EXERCISE INPUT:
§

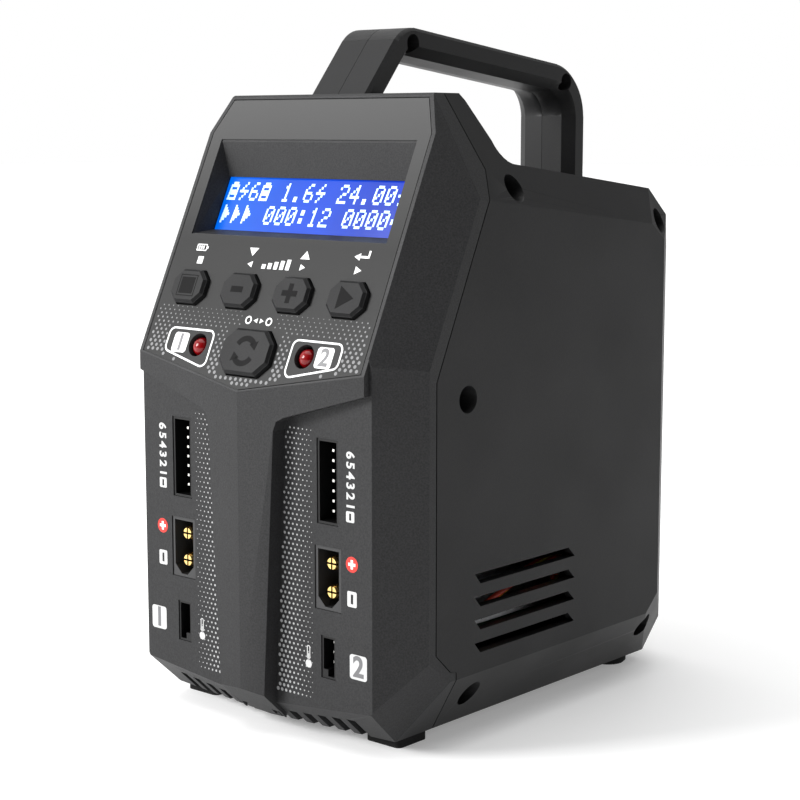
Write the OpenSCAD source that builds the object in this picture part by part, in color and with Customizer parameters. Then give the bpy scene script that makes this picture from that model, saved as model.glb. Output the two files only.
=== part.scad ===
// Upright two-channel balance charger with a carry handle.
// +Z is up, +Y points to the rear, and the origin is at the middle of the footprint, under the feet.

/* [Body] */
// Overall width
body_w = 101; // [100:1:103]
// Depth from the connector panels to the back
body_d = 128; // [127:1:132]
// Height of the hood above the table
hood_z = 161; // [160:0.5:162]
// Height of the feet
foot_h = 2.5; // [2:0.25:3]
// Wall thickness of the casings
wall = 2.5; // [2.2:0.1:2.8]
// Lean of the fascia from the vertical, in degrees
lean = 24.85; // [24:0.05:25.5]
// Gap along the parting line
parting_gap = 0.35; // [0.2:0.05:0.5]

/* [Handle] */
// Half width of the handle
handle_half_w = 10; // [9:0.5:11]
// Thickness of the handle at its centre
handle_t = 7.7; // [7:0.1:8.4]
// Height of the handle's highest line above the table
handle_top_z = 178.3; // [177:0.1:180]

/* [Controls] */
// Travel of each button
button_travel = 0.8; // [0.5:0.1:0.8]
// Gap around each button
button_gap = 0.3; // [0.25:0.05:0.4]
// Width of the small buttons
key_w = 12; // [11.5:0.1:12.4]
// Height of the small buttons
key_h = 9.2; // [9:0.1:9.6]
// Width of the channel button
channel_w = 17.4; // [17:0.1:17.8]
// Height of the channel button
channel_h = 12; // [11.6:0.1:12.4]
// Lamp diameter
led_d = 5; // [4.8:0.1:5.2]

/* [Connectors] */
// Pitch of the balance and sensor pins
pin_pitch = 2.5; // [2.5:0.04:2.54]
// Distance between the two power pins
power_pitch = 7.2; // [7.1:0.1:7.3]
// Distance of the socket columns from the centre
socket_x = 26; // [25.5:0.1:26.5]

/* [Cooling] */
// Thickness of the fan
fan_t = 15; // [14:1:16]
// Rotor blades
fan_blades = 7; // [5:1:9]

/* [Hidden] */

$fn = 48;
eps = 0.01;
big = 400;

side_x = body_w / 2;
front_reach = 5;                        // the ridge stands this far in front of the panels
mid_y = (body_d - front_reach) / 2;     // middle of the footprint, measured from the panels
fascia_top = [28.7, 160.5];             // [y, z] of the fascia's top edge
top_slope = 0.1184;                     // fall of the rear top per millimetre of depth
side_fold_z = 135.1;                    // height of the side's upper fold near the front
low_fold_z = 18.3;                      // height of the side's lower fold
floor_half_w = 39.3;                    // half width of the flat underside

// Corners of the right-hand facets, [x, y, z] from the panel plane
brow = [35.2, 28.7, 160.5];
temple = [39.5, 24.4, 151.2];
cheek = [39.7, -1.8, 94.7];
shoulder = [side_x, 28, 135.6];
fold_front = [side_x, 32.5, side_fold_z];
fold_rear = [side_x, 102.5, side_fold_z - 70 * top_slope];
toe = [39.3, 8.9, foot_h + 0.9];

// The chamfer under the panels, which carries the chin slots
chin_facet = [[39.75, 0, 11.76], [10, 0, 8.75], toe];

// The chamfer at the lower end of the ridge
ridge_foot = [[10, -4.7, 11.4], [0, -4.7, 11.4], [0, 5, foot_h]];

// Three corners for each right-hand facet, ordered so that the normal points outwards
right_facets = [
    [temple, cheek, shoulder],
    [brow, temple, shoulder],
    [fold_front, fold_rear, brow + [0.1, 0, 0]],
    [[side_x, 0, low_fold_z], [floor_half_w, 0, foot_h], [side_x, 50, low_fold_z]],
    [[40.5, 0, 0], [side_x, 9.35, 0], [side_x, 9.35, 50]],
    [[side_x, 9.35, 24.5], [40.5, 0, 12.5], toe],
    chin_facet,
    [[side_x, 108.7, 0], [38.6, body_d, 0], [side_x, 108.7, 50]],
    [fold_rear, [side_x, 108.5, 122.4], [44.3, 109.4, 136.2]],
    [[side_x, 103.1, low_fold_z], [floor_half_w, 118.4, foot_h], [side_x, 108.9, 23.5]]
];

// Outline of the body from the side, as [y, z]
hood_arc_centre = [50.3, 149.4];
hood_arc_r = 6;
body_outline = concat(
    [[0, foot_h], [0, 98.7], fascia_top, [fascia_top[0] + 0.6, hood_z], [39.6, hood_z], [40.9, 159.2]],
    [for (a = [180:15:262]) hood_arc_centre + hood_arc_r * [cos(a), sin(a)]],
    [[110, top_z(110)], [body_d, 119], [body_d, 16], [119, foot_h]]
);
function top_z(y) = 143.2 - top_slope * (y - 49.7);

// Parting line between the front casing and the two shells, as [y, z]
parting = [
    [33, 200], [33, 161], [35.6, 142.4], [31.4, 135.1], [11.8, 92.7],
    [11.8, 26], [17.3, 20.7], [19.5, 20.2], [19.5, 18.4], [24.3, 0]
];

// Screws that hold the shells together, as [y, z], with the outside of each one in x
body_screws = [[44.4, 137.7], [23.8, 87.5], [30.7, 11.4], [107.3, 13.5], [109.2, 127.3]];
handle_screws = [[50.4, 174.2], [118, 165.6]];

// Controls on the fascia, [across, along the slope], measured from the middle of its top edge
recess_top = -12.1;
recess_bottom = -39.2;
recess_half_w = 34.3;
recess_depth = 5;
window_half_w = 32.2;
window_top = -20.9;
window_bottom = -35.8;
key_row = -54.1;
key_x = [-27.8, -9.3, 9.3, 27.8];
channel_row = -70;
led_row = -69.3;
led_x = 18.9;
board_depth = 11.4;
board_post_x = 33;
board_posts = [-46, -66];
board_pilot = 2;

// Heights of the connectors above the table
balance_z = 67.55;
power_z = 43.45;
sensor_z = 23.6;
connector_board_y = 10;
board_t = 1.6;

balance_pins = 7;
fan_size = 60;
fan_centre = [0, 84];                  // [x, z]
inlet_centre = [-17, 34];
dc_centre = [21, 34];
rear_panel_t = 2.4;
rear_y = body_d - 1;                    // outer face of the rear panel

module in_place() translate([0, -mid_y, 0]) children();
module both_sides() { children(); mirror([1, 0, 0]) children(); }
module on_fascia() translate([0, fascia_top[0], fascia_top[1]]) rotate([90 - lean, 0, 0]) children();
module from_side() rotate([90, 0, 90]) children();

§

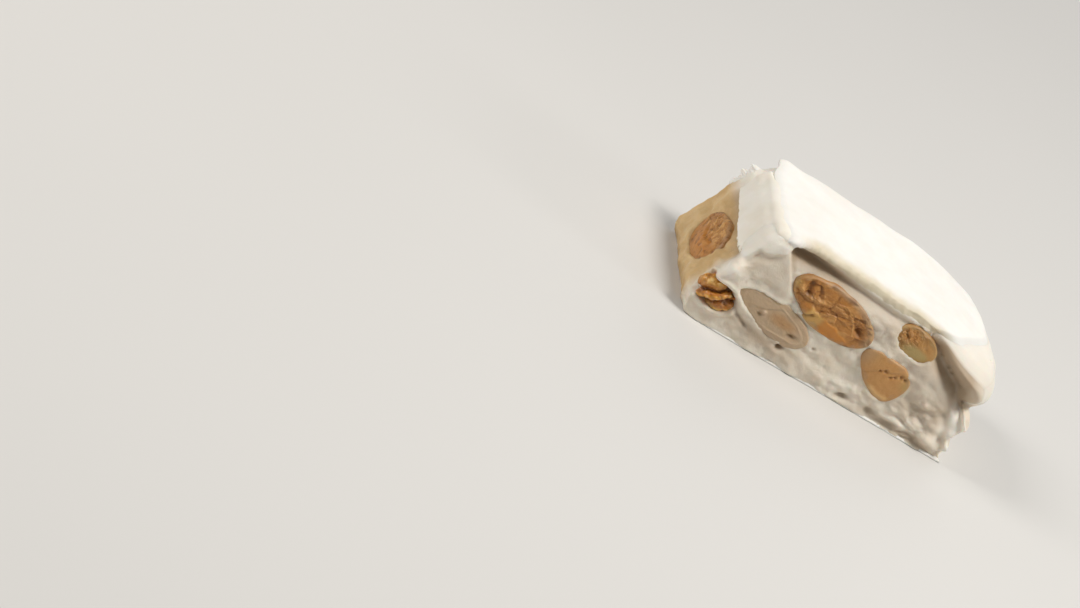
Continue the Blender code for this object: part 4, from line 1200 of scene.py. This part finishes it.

§

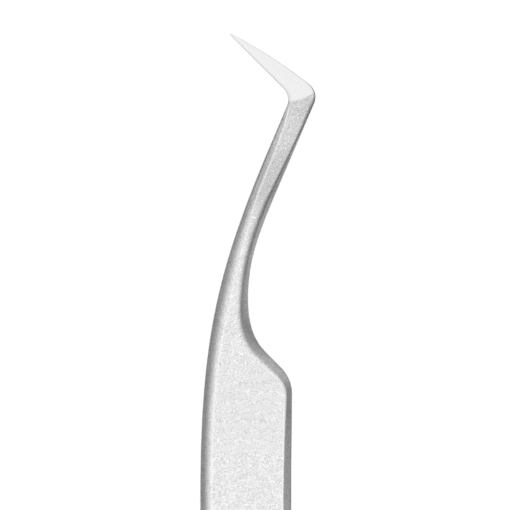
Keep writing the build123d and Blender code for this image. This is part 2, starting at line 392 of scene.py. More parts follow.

§

EXERCISE DESCRIPTION: From the records above, give again exactly the lines running from the line with "Write the OpenSCAD" to the line with "under the feet.", inclusive.

OUTPUT OF THE EXERCISE:
Write the OpenSCAD source that builds the object in this picture part by part, in color and with Customizer parameters. Then give the bpy scene script that makes this picture from that model, saved as model.glb. Output the two files only.
=== part.scad ===
// Upright two-channel balance charger with a carry handle.
// +Z is up, +Y points to the rear, and the origin is at the middle of the footprint, under the feet.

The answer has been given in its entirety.